Duo belge composé du bassiste d’Amenra, Tim De Gieter et du batteur Sigfried Burroughs, Doodseskader est l’une de ses formations attachantes qui ne triche pas et se sert de ses expériences passées pour nourrir son propos et vider un trop-plein d’émotions. A la fois introspective et inspirée, sa musique totalement contemporaine sert un concept original avec la sincérité et l’énergie de ses protagonistes comme fils conducteurs. [Entretien avec Tim de Gieter (basse/chant/samples) par Norman Garcia – Photos : Diana Lungu]

DOODSESKADER

Avec tous vos projets musicaux (toi avec Amenra et Every Stranger Looks Like You), et Sigfried (avec Kapitan Korsakov et Paard), où trouvez-vous tout ce temps pour créer encore plus de musique ?
En fait, il n’y a pas véritablement de secret, on bosse juste comme des malades. Tu vois depuis quatre à cinq mois, je dois être entre quatre et six heures de sommeil par nuit seulement. J’espère que cela va se calmer bientôt, mais pour l’instant, pas de repos en vue. C’est par contre vraiment un choix de notre part, sachant que pour le moment Doodseskader est la priorité de Sigfried, je pense, et me concernant, j’ai cette chance que les gars d’Amenra me laissent la liberté d’avancer à côté sur Doodseskader, sachant que eux aussi ont des side-projects (Spineless, Absent in Body…). On arrive donc à se mettre d’accord dès qu’on travaille sur l’écriture de tel ou tel album, tu vois. On essaye de se donner l’espace nécessaire histoire que cela fonctionne. Tout ce qu’on entreprend est juste sincère, avec beaucoup d ‘émotions, c’est notre mentalité. Par contre, il a malheureusement fallu que j’arrête Predatory Void pour aussi pouvoir me consacrer à notre propre label, 45 Records.

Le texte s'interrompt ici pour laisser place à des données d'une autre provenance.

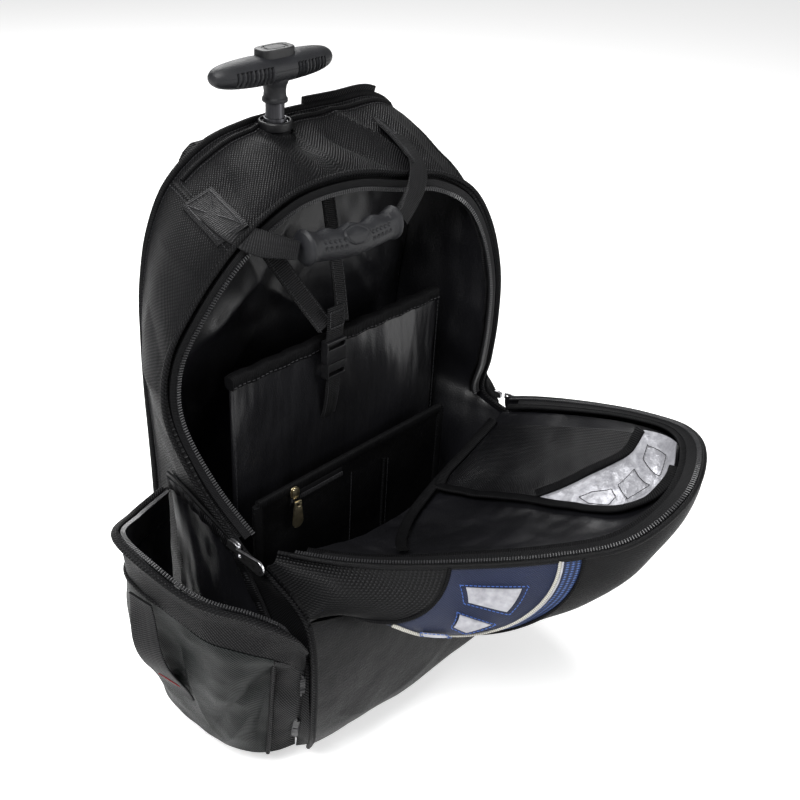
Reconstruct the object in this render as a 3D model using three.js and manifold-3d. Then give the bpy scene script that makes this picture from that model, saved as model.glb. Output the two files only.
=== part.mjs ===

Dans une récente interview, tu as évoqué vos prochains albums Year 3 et Year 4 alors que Year 2 est tout frais.Ces albums sont-ils déjà vraiment prêts ? Tout est en fait planifié, autour d’un concept, c’est ça ?
Oui, on a commencé le groupe avec une sorte de plan en tête. Avec Sigfried, on vient d’horizons musicaux très divers et même bizarres pour certains (rires), donc on savait que si on y allait direct sans rien planifier, ça n’allait pas fonctionner et les gens ne comprendraient pas forcément notre concept. On a donc commencé par un premier truc sludge teinté de grunge avec notre EP Year 0, sans véritable prod’, rien de spécial. On a enregistré le tout en trois jours pour seulement une demi-journée d’écriture, et une semaine de mixage. Year 0 c’est un peu comme le récit de notre jeunesse, l’histoire d’où on vient, vois-tu ? Et pour le suivant Year 1, on s’est dit qu’on allait mettre plus de prod’ et raconter comment on est arrivé jusque là. Pour Year 2, il y a encore plus de prod’, d’arrangement, et on s’ouvre à plus de genres, tu t’en apercevras en écoutant par exemple « Pastel Prison », le premier single.Il parle de nous, de notre histoire récente, centrée sur cette dernière année. Year 3 sera lui encore plus bizarre et ouvert, et Year 4 correspondra à la forme finale du groupe qu’on avait imaginé dès le premier jour de Doodseskader… mais il va falloir encore attendre pour cela ! (sourires)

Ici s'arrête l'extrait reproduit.